Figure 1: Triple-color CD3/CD4/CD8 and lymphocyte immunophenotypic analysis

1 A: Detection of CD4+CD3- blood lymphocytes by triple-color flow cytometric analysis.
Flow cytometric analysis of circulating lymphocytes was performed three times over an 8-month period without any significant modification of the various parameters. Data from a representative experiment obtained on more than 10,000 viable cells. Blood cells of the patient were stained simultaneously with FITC-conjugated anti-CD3, PE-conjugated anti-CD4 and PECY5-conjugated anti-CD8. The gating window was set to include the lymphoid population on size and structure criteria and two color flow cytometric analysis on the same window showed that these cells were CD14-CD45+. Numbers indicate the proportion of cells in each quadrant.

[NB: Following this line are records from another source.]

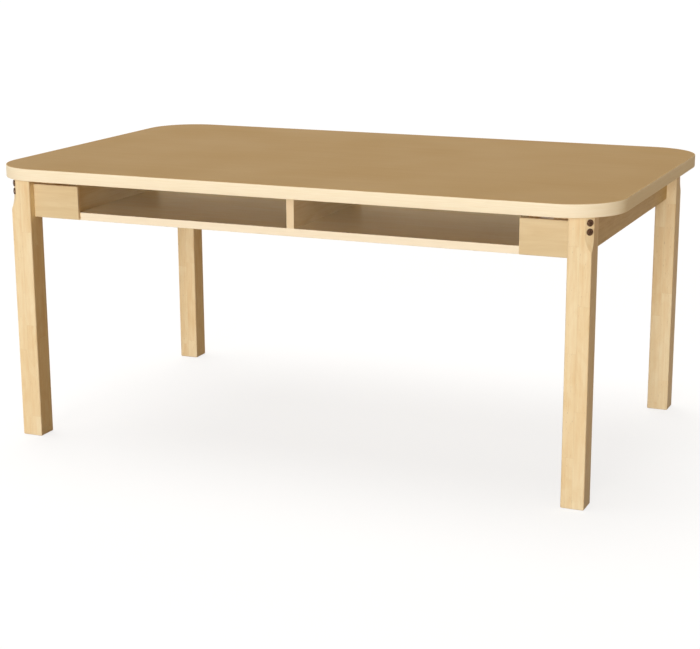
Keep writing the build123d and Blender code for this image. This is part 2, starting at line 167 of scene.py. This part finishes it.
def hardwood(name, grain, pale, dark, strip_middle=None, roughness=0.42):
    """Pale hardwood whose grain runs along one axis (0, 1 or 2); legs also state where their strips meet."""
    material, tree, shader = new_finish(name)
    place = add(tree, "ShaderNodeTexCoord").outputs["Object"]
    xyz = add(tree, "ShaderNodeSeparateXYZ", {0: place})
    shade = 0.5
    shift = (0.0, 0.0, 0.0)
    if strip_middle is not None:
        side = calc(tree, "ABSOLUTE", xyz.outputs[0])
        from_joint = calc(tree, "SUBTRACT", side, strip_middle)
        strip_no = calc(tree, "FLOOR", calc(tree, "DIVIDE", from_joint, STRIP_WIDTH))
        sign_x = calc(tree, "SIGN", xyz.outputs[0])
        sign_y = calc(tree, "SIGN", xyz.outputs[1])
        key = add(tree, "ShaderNodeCombineXYZ", {0: sign_x, 1: sign_y, 2: strip_no})
        start = add(tree, "ShaderNodeTexWhiteNoise", {"Vector": key.outputs[0]}, noise_dimensions="3D")
        height = calc(tree, "DIVIDE", xyz.outputs[2], BLOCK_LENGTH)
        height = calc(tree, "ADD", height, start.outputs["Value"])
        drawn = {"Vector": key.outputs[0], "W": calc(tree, "FLOOR", height)}
        own = add(tree, "ShaderNodeTexWhiteNoise", drawn, noise_dimensions="4D")
        shade = own.outputs["Value"]
        shift = own.outputs["Color"]
    along = stretched(tree, place, grain, FIBRE_STRETCH, Location=shift)
    bands = noise(tree, along, GROWTH_BAND, 2.0, 0.5)
    fibres = noise(tree, along, FIBRE, 3.0)
    flecks = noise(tree, stretched(tree, place, grain, FLECK_STRETCH, Location=shift), FLECK, 1.0)
    fleck = ramp(tree, flecks, 0.70, 0.78, 0.0, 0.38)
    band = ramp(tree, bands, 0.35, 0.68, 0.0, 0.34)
    fine = ramp(tree, fibres, 0.3, 0.7, -0.1, 0.16)
    mixed = calc(tree, "ADD", band, fine)
    skewed = stretched(tree, place, grain, FIGURE_STRETCH, Location=shift, Rotation=SKEW)
    figure = noise(tree, skewed, FIGURE_PATCH, 2.0, 1.5)
    patch = ramp(tree, figure, 0.36, 0.64, -0.12, 0.2)
    mixed = calc(tree, "ADD", mixed, patch)
    tint = calc(tree, "MULTIPLY_ADD", shade, 0.3, mixed, use_clamp=True)
    body = blend(tree, tint, linear(pale), linear(dark))
    marked = blend(tree, fleck, body, linear("#8A6338"))
    cells = {"Vector": stretched(tree, place, grain, KNOT_STRETCH), "Scale": 1 / KNOT_CELL}
    knots = add(tree, "ShaderNodeTexVoronoi", cells)
    knot = ramp(tree, knots.outputs["Distance"], 0.018, 0.055, 0.75, 0.0)
    colour = blend(tree, knot, marked, linear("#6E4420"))
    if strip_middle is not None:
        apart = calc(tree, "ABSOLUTE", from_joint)
        glue = ramp(tree, apart, GLUE_CORE, GLUE_EDGE, 0.12, 0.0)
        run = calc(tree, "FRACT", height)
        end = ramp(tree, run, 0.0010, 0.0026, 0.14, 0.0)
        lines = calc(tree, "MAXIMUM", glue, end)
        colour = blend(tree, lines, colour, linear("#8F6A3E"))
    tree.links.new(colour, shader.inputs["Base Color"])
    gloss = ramp(tree, fibres, 0.3, 0.7, roughness - 0.05, roughness + 0.08)
    tree.links.new(gloss, shader.inputs["Roughness"])
    roughen(tree, shader, fibres, 0.12, FIBRE_RELIEF)
    shader.inputs["IOR"].default_value = LACQUER_IOR
    shader.inputs["Specular IOR Level"].default_value = 0.04
    return material


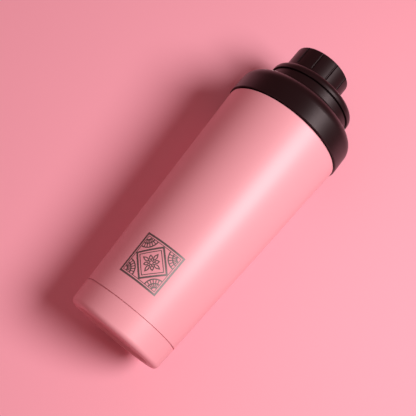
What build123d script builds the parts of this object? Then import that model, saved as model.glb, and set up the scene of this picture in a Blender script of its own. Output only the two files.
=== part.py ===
"""Protein shaker bottle: double-wall steel body, screw-on lid and off-centre spout with a screw cap.

Millimetres. The bottle stands on its base at z = 0, its axis is +Z, and the spout is offset towards -X.
"""
from build123d import *
import math
import os

# ---- steel body ------------------------------------------------------------------------------------
base_radius = 36.4        # outer radius where the taper starts, above the base corner
base_corner = 3.5         # rounding of the base's outer corner
body_top_radius = 46.0    # outer radius where the taper ends
body_top_z = 185.0        # height of the body's shoulder
shoulder_round = 1.2
steel = 0.8               # thickness of every steel wall
seam_z = 18.0             # middle of the groove between base cup and outer wall
seam_width = 0.8
lap_gap = 0.1             # between the base cup and the wall that it is welded over
lap_end_z = 5.0           # lower end of the lapped wall, where the vacuum plate is welded
vacuum_gap = 2.6          # between outer wall and inner liner
floor_z = 9.4             # inside floor of the cup
floor_round = 6.0
foot_width = 7.4          # the foot ring's inner edge lies this far inside base_radius
foot_recess = 2.0         # height of the recess under the base

# ---- mouth and neck --------------------------------------------------------------------------------
shoulder_width = 6.4      # the neck stands in from the body by this
neck_height = 17.7        # from the body's shoulder to the top of the mouth's lip
neck_gap = 0.05           # between the neck's outer wall and the liner inside it
flare_drop = 2.0          # below the shoulder the liner leaves the neck
flare_length = 7.0        # and reaches its full radius over this height

# ---- vacuum closure --------------------------------------------------------------------------------
dimple_radius = 5.5
dimple_depth = 1.2
pump_hole_radius = 0.75
bead_radius = 2.6
bead_height = 1.3
getter_radius = 6.0
getter_height = 1.5
getter_x = 18.0

# ---- lid -------------------------------------------------------------------------------------------
skirt_gap = 0.6           # shadow gap between body shoulder and skirt
skirt_overhang = 1.0      # the skirt's lower edge stands out from the body
skirt_flare = 0.5         # and its upper end is narrower by this
skirt_edge_round = 0.4
lid_shoulder_round = 9.2
lid_wall = 2.0
collar_radius = 32.8
collar_height = 10.0      # above the ledge
collar_foot_round = 4.2
gasket_height = 2.0
seal_gap = 0.05           # between a gasket's faces and what it seals against
gasket_side_gap = 0.2
liner_wall = 1.5
liner_web = 1.2
liner_lift = 1.2          # lid liner starts this far above the skirt's lower edge
glue_gap = 0.1            # between glued or pressed lid mouldings
inner_corner_round = 2.0  # inside corner of the lid shell
plug_gap = 1.15           # between the mouth and the plug wall that enters it
plug_wall = 1.6
plug_depth = 4.5          # below the rim
clip_lip = 0.6            # inward lip that holds the strainer
clip_height = 0.8
strainer_height = 1.8
strainer_rim = 2.6
strainer_bar = 1.2
strainer_pitch = 5.2

# ---- top disc and spout ----------------------------------------------------------------------------
disc_overhang = 1.2       # the disc stands out from the collar
disc_height = 6.6
disc_round = 4.6
parting_gap = 0.4         # shadow line between collar and disc
disc_plate = 2.2
spigot_depth = 7.0
spigot_wall = 1.8
land_gap = 0.6            # from the collar's bore to the land that the disc rests on
land_width = 0.8
spout_x = -6.8            # the spout's axis is offset from the bottle's axis
spout_radius = 17.2
spout_wall = 2.2
spout_height = 16.6       # above the disc

# ---- cap -------------------------------------------------------------------------------------------
cap_bottom_gap = 0.4
cap_top_wall = 1.5
cap_wall = 2.1
cap_liner_wall = 1.6
cap_liner_web = 1.2
cap_liner_lift = 0.8      # the cap's liner starts this far above its lower edge
cap_edge_round = 1.2
cap_gasket_height = 1.2
groove_count = 11
groove_radius = 0.9
groove_foot = 5.6         # height of the plain band under the grooves

# ---- threads: two starts each, right hand ----------------------------------------------------------
thread_starts = 2
female_turns = 0.6
male_turns = 1.0
thread_play = 0.3         # between a crest and the wall opposite
thread_bite = 0.3         # how far a ridge is rooted in its wall
lid_lead = 8.0
lid_ridge_height = 1.4
lid_ridge_base = 0.9      # half the ridge's height along the axis, at the wall
lid_ridge_crest = 0.5
lid_thread_lift = 5.0     # the thread's lowest centre above the body's shoulder
cap_lead = 6.0
cap_ridge_height = 1.1
cap_ridge_base = 0.7
cap_ridge_crest = 0.4
cap_thread_lift = 3.8     # above the disc

# ---- whisk ball ------------------------------------------------------------------------------------
ball_radius = 24.0
wire_radius = 1.1
ball_clearance = 0.05
ball_ring_count = 7
wire_nest = 0.3           # each set of wires is pressed this far into the next at a crossing

# ---- sizes that follow from the above --------------------------------------------------------------
taper = (body_top_radius - base_radius) / (body_top_z - base_corner)
neck_radius = body_top_radius - shoulder_width
mouth_radius = neck_radius - steel - neck_gap - steel
rim_z = body_top_z + neck_height
lid_thread_z = body_top_z + lid_thread_lift
foot_inner_radius = base_radius - foot_width
skirt_z = body_top_z + skirt_gap
skirt_low_radius = body_top_radius + skirt_overhang
skirt_high_radius = skirt_low_radius - skirt_flare
gasket_z = rim_z + seal_gap
web_z = gasket_z + gasket_height + seal_gap
web_top_z = web_z + liner_web
ledge_z = web_top_z + lid_wall
collar_top_z = ledge_z + collar_height
lid_bore_radius = neck_radius + lid_ridge_height + thread_play
liner_outer_radius = lid_bore_radius + liner_wall
plug_radius = mouth_radius - plug_gap
disc_radius = collar_radius + disc_overhang
disc_z = collar_top_z + parting_gap
disc_top_z = disc_z + disc_height
disc_under_z = disc_top_z - disc_plate
spigot_radius = collar_radius - lid_wall - glue_gap
spout_bore_radius = spout_radius - spout_wall
spout_top_z = disc_top_z + spout_height
cap_thread_z = disc_top_z + cap_thread_lift
cap_bore_radius = spout_radius + cap_ridge_height + thread_play
cap_liner_radius = cap_bore_radius + cap_liner_wall
cap_inner_radius = cap_liner_radius + glue_gap
cap_radius = cap_inner_radius + cap_wall
cap_gasket_z = spout_top_z + seal_gap
cap_web_z = cap_gasket_z + cap_gasket_height + seal_gap
cap_inner_top_z = cap_web_z + cap_liner_web
cap_top_z = cap_inner_top_z + cap_top_wall
cap_bottom_z = disc_top_z + cap_bottom_gap
groove_end_z = cap_bottom_z + groove_foot


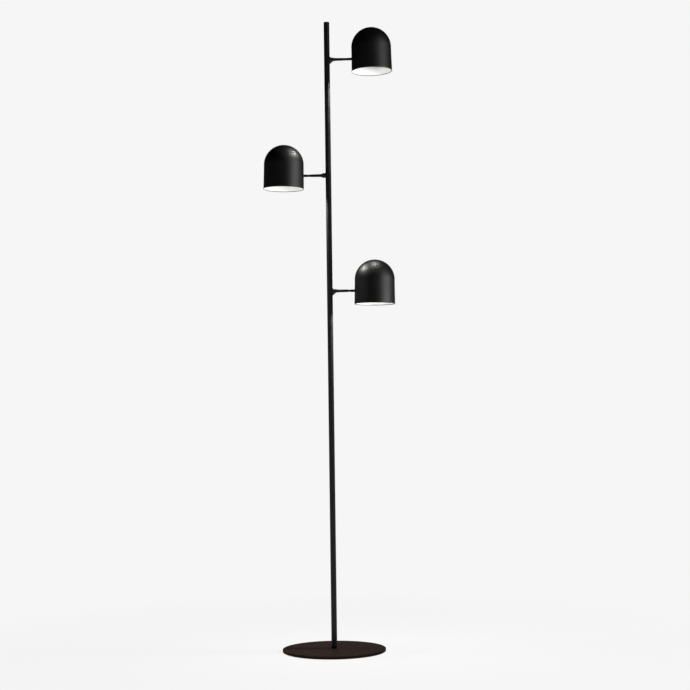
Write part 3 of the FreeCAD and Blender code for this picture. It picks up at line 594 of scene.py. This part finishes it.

Staining with matching negative controls (irrelevant murine Ig) conjugated with respective dyes yielded a homogeneous population of cells clustering in the left lower quadrant (not shown).

1 B: Lymphocyte immunophenotypic analysis
Phenotypic analysis of the blood lymphoid population of the patient was performed by flow cytometry and the percentages of positive lymphocytes for each marker are indicated. Normal values are indicated as reference. The gating window was set to include the lymphoid population on size and structure criteria and two-color flow cytometric analysis on the same window showed that these cells were CD14-CD45+.

Figure 2A: Flow cytometric titration of intracytoplasmic cytokines
IL-2, IFN g, IL-5, IL-4, IL-6, IL-10, IL-13 and TNFa were measured by flow cytometry after permeabilization of CD3-CD4+, CD3+CD4+ and CD3+CD8+ circulating lymphoid cells.

Figure 2B: T cell receptor rearrangement analysis
These data were generated using the VgIJ1J2 PCR for the gamma chain of the TCR and the fluorescent products were analyzed. The sample consisted of purified blood lymphocytes from the patient. Little peaks were size standards. There were two clonal TCR gamma specific peaks evident at 255 bp and 264 bp indicating the presence of a clonal T-cell population.

Figure 3: Karyotype analysis
Karyotype analysis showing the presence of isolated trisomy 7.

Table I: IL-5 and GM-CSF production by cultured PBMC.
IL-5 and GM-CSF were measured on culture supernatants within a 19-hour period of incubation of PMA (5 ng/mL) ionomycin (500 ng/mL) stimulated or unstimulated PBMC from the studied patient and a control subject.